# R is symmetric iff R = R^-1

1. Mar 8, 2010

### Testify

1. The problem statement, all variables and given/known data
In Velleman's "How to Prove it", he gives a proof that "R is symmetric iff R = R-1, which I find to be confusing when he is proving that $$R^{-1}\subseteq{R}$$:

Now suppose $$(x,y)\in R^{-1}$$. Then $$(y,x)\in R$$, so since R is symmetric, $$(x,y)\in R$$. Thus, $$R^{-1}\subseteq R$$ so R=R-1

It seems to me that he is saying that since $$xRy\rightarrow yRx$$ and yRx, xRy, which makes no sense.

Basically my question is this: how this part of his proof could be correct?

Last edited: Mar 8, 2010
2. Mar 8, 2010

### HallsofIvy

Staff Emeritus
It would help if you would tell us what "R" is!
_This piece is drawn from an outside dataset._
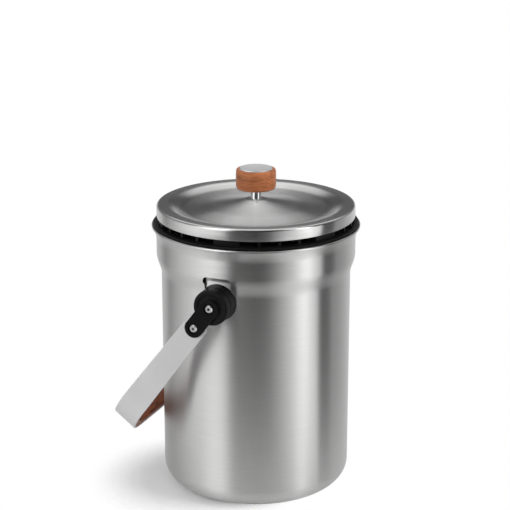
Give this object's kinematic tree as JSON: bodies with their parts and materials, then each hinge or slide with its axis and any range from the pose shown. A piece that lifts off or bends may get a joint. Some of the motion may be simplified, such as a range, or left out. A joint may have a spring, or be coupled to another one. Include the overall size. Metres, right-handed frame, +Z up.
{
  "type": "compost caddy",
  "caption": "Round steel caddy for kitchen scraps, with a swinging strap handle and a lift-off vented lid that holds a charcoal foam disc.",
  "frame": {"origin": "centre of the base, on the plane that the pail stands on", "axes": "+Z up along the pail's axis; the handle's axle lies along Y; the handle hangs on the -X side"},
  "size_m": [0.2077, 0.2174, 0.3008],
  "materials": {
    "brushed_steel": "brushed",
    "satin_steel": "satin",
    "bright_steel": "polished",
    "polished_post": "polished",
    "black_plastic": "satin",
    "dark_link": "satin",
    "soft_black": "matte",
    "grip_wood": "satin",
    "knob_wood": "satin",
    "charcoal_foam": "open foam"
  },
  "bodies": {
    "pail": {"pail_shell": "brushed_steel", "front_boss": "black_plastic", "rear_boss": "black_plastic", "front_pivot_rivet": "bright_steel", "rear_pivot_rivet": "bright_steel"},
    "handle": {"handle_strap": "satin_steel", "handle_grip": "grip_wood", "front_link": "dark_link", "rear_link": "dark_link", "front_strap_rivet": "bright_steel", "rear_strap_rivet": "bright_steel", "front_grip_screw": "bright_steel", "middle_grip_screw": "bright_steel", "rear_grip_screw": "bright_steel"},
    "lid": {"lid_shell": "brushed_steel", "vent_liner": "black_plastic", "lid_gasket": "soft_black", "lid_skirt": "brushed_steel", "knob": "knob_wood", "knob_cap": "brushed_steel", "knob_post": "polished_post", "knob_screw": "bright_steel", "screw_washer": "bright_steel"},
    "filter": {"charcoal_filter": "charcoal_foam"}
  },
  "joints": [
    {"name": "handle_swing", "type": "hinge", "parent": "pail", "child": "handle", "pos_m": [0, 0, 0.1991], "axis": [0, -1, 0], "range_deg": [-285, 0]},
    {"name": "lid_lift", "type": "slide", "parent": "pail", "child": "lid", "axis": [0, 0, 1], "range_m": [0, 0.1395]},
    {"name": "filter_drop", "type": "slide", "parent": "lid", "child": "filter", "axis": [0, 0, -1], "range_m": [0, 0.05]}
  ]
}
A relation?

If R is a relation, then it is a set of ordered pairs. $R^{-1}$ is defined as the set of pairs $\{(x, y)| (y, x)\in R\}$.

What he is saying is that if (x,y) is in R-1, then (y, x) is in R. Since R is symmetric, (x, y) is in R and so $R^{-1}\subset R$.

3. Mar 8, 2010

### Testify

Ah, okay. I guess I was stuck thinking that (x,y) was in R and didn't consider that R being symmetric could mean that if yRx then xRy.

And yes, R was a relation haha.

Thanks!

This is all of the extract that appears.